→ **Exercise details**
Reproduce verbatim only the lines from the one containing "Continue the build123d" through the last line below, both included.

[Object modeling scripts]
+++++
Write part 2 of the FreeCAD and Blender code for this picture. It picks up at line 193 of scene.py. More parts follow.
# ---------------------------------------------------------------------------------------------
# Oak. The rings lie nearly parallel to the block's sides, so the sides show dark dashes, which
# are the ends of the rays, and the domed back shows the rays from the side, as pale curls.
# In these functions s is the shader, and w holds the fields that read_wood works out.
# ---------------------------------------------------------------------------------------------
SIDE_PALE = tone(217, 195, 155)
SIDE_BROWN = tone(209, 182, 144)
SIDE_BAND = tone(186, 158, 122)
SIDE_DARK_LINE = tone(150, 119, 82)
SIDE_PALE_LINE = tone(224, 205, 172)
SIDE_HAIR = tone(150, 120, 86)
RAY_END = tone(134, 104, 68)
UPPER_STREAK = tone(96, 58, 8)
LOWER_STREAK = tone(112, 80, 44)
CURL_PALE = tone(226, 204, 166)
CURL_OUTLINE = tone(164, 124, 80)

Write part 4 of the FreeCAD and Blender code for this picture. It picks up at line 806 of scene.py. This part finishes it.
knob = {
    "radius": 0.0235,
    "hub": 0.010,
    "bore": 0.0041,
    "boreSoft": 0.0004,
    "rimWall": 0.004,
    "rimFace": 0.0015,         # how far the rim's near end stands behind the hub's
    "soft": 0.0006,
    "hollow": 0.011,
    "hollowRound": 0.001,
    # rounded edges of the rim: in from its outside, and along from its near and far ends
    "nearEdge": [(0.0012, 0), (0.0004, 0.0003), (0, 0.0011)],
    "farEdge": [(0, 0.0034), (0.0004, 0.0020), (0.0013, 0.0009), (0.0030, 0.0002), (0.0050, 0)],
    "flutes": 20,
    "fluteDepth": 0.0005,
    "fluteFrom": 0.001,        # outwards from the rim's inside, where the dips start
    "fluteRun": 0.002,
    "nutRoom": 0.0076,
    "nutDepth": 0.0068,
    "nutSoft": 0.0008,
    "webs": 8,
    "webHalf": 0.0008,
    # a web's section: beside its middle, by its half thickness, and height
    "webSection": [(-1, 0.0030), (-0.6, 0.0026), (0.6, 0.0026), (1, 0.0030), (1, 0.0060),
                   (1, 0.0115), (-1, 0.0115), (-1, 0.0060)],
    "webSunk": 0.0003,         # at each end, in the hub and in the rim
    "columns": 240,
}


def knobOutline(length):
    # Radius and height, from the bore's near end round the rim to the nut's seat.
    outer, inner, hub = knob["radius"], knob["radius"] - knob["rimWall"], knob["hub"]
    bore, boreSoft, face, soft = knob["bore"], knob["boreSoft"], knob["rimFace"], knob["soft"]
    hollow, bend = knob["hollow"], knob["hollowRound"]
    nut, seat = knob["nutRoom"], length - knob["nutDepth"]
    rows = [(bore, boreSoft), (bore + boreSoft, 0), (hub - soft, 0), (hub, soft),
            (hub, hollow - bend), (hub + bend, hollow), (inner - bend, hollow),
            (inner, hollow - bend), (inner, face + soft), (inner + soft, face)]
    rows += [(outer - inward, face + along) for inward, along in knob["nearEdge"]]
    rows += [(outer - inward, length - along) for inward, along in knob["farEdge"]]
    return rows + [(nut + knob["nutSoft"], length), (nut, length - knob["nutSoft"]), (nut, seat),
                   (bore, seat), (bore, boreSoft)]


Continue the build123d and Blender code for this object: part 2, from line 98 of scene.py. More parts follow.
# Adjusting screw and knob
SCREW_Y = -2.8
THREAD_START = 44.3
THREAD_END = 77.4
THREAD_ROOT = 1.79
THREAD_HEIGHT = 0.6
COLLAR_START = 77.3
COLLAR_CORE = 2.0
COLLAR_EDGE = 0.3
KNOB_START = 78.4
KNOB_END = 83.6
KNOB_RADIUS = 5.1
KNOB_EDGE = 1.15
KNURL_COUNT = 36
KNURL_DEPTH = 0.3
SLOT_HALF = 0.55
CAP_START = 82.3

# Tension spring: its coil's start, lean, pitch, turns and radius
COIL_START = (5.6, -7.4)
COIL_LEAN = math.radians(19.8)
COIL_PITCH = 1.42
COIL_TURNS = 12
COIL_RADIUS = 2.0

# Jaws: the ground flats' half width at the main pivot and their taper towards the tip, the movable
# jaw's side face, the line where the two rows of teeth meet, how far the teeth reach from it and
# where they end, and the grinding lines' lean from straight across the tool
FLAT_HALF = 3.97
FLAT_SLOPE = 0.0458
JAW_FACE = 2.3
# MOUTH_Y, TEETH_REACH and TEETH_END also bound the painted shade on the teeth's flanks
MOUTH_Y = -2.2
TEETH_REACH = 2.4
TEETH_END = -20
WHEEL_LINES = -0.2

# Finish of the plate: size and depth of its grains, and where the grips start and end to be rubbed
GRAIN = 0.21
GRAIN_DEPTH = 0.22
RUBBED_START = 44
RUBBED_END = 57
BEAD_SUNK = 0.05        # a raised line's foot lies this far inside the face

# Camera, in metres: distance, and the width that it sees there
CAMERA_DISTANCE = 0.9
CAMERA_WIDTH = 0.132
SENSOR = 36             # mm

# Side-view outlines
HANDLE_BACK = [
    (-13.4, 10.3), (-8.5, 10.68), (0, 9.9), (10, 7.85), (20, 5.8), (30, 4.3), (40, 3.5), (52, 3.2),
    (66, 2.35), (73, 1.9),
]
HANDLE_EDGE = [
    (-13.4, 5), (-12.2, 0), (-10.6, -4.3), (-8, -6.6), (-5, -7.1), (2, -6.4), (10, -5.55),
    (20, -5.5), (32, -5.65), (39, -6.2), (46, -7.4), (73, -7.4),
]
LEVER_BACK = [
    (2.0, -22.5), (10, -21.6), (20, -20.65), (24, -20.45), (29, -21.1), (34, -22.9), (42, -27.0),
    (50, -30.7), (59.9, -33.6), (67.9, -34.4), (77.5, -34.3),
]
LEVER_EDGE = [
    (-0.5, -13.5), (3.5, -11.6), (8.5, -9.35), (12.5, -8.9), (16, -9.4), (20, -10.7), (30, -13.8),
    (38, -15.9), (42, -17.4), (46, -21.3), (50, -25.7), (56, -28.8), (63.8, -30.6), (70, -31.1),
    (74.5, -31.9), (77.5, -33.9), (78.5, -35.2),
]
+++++
→ **Task response**
Continue the build123d and Blender code for this object: part 2, from line 98 of scene.py. More parts follow.
# Adjusting screw and knob
SCREW_Y = -2.8
THREAD_START = 44.3
THREAD_END = 77.4
THREAD_ROOT = 1.79
THREAD_HEIGHT = 0.6
COLLAR_START = 77.3
COLLAR_CORE = 2.0
COLLAR_EDGE = 0.3
KNOB_START = 78.4
KNOB_END = 83.6
KNOB_RADIUS = 5.1
KNOB_EDGE = 1.15
KNURL_COUNT = 36
KNURL_DEPTH = 0.3
SLOT_HALF = 0.55
CAP_START = 82.3

# Tension spring: its coil's start, lean, pitch, turns and radius
COIL_START = (5.6, -7.4)
COIL_LEAN = math.radians(19.8)
COIL_PITCH = 1.42
COIL_TURNS = 12
COIL_RADIUS = 2.0

# Jaws: the ground flats' half width at the main pivot and their taper towards the tip, the movable
# jaw's side face, the line where the two rows of teeth meet, how far the teeth reach from it and
# where they end, and the grinding lines' lean from straight across the tool
FLAT_HALF = 3.97
FLAT_SLOPE = 0.0458
JAW_FACE = 2.3
# MOUTH_Y, TEETH_REACH and TEETH_END also bound the painted shade on the teeth's flanks
MOUTH_Y = -2.2
TEETH_REACH = 2.4
TEETH_END = -20
WHEEL_LINES = -0.2

# Finish of the plate: size and depth of its grains, and where the grips start and end to be rubbed
GRAIN = 0.21
GRAIN_DEPTH = 0.22
RUBBED_START = 44
RUBBED_END = 57
BEAD_SUNK = 0.05        # a raised line's foot lies this far inside the face

# Camera, in metres: distance, and the width that it sees there
CAMERA_DISTANCE = 0.9
CAMERA_WIDTH = 0.132
SENSOR = 36             # mm

# Side-view outlines
HANDLE_BACK = [
    (-13.4, 10.3), (-8.5, 10.68), (0, 9.9), (10, 7.85), (20, 5.8), (30, 4.3), (40, 3.5), (52, 3.2),
    (66, 2.35), (73, 1.9),
]
HANDLE_EDGE = [
    (-13.4, 5), (-12.2, 0), (-10.6, -4.3), (-8, -6.6), (-5, -7.1), (2, -6.4), (10, -5.55),
    (20, -5.5), (32, -5.65), (39, -6.2), (46, -7.4), (73, -7.4),
]
LEVER_BACK = [
    (2.0, -22.5), (10, -21.6), (20, -20.65), (24, -20.45), (29, -21.1), (34, -22.9), (42, -27.0),
    (50, -30.7), (59.9, -33.6), (67.9, -34.4), (77.5, -34.3),
]
LEVER_EDGE = [
    (-0.5, -13.5), (3.5, -11.6), (8.5, -9.35), (12.5, -8.9), (16, -9.4), (20, -10.7), (30, -13.8),
    (38, -15.9), (42, -17.4), (46, -21.3), (50, -25.7), (56, -28.8), (63.8, -30.6), (70, -31.1),
    (74.5, -31.9), (77.5, -33.9), (78.5, -35.2),
]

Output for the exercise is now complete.